Berbeda dalam negara Islam yang menerapkan sistem Islam dalam seluruh aspek kehidupan. Termasuk sisetem sanksi yang di topang dengan sistem ekonomi dan sistem pendidikan berbasis akidah. Juga sistem sosial yang berbasis amar makruf nahi munkar.

 

Sistem sanksi dalam Islam bersifat pencegah dan penebus. Ketegasan sistem sanksinya akan mencegah pihak lain melakukan kejahatan yang sama, sementara sanksi yang langsung berasal dari Allah berupa hudud menebus dosa kejahatan yang sudah dilakukan. Sistem sanksi di dalam Islam juga memberikan wewenang bagi Khalifah untuk menentukan sanksi yang tidak ditetapkan oleh Allah. Dalam hal ini berupa takzir dan mukholafat.
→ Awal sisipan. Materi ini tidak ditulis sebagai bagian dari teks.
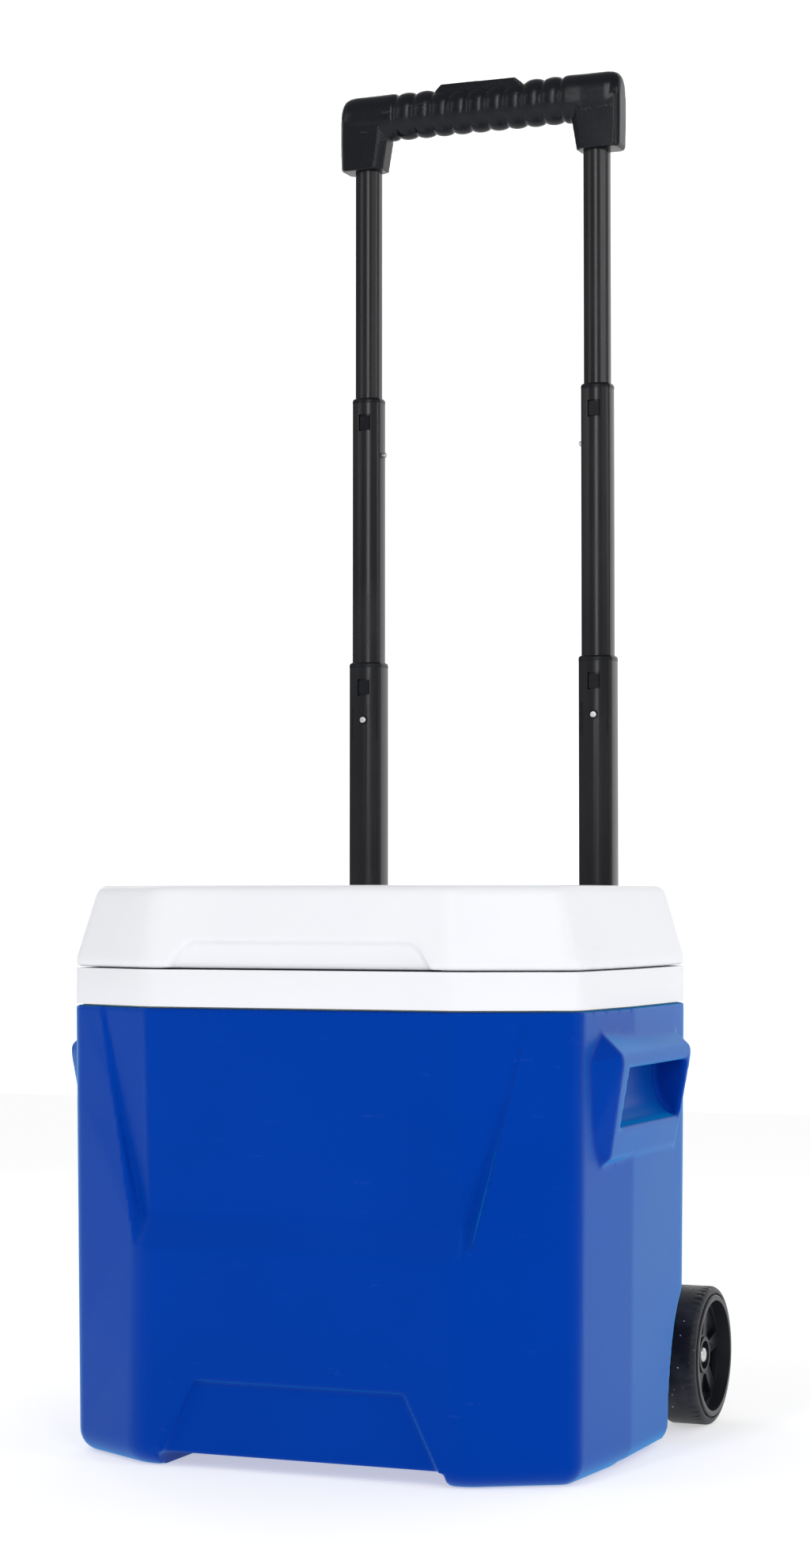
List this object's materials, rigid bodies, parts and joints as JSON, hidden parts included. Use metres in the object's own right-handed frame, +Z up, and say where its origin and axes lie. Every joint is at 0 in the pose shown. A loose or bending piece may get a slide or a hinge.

Bisa jadi Khalifah memutuskan hukuman penjara, tetapi tentu saja dengan di topang sistem ekonomi Islam, negara akan mampu mengurusi narapidana yang ada di penjara, baik fasilitas maupun kehidupan sehari-harinya. Sistem ekonomi Islam dengan aturan kepemilikan yang jelas akan memilki banyak sumber pemasukan dari kepemilikan umum dan kepemilkan negara yang dapat digunakan sesuai dengan ketetapan syarak atasnya. Negara Islam juga akan membangun sistem pendidikan yang berbasis akidah Islam, sehingga membentuk pribadi taat kepada Allah, jauh dari kemaksiatan, dan saling mengingatkan dalam kehidupan bermasyarakatnya.

 

Dengan sinergi sistem Islam dalam seluruh aspek kehidupan, akan membentuk negara damai, sejahtera, aman dengan sistem sanksi yang tegas bukan abal-abal atau asal-asalan. Dan itu hanya bisa terwujud dalam sistem pemerintahan Islam, Khilafah a’la Minhajin Nubuwwah. Wallahu álam bishshawab.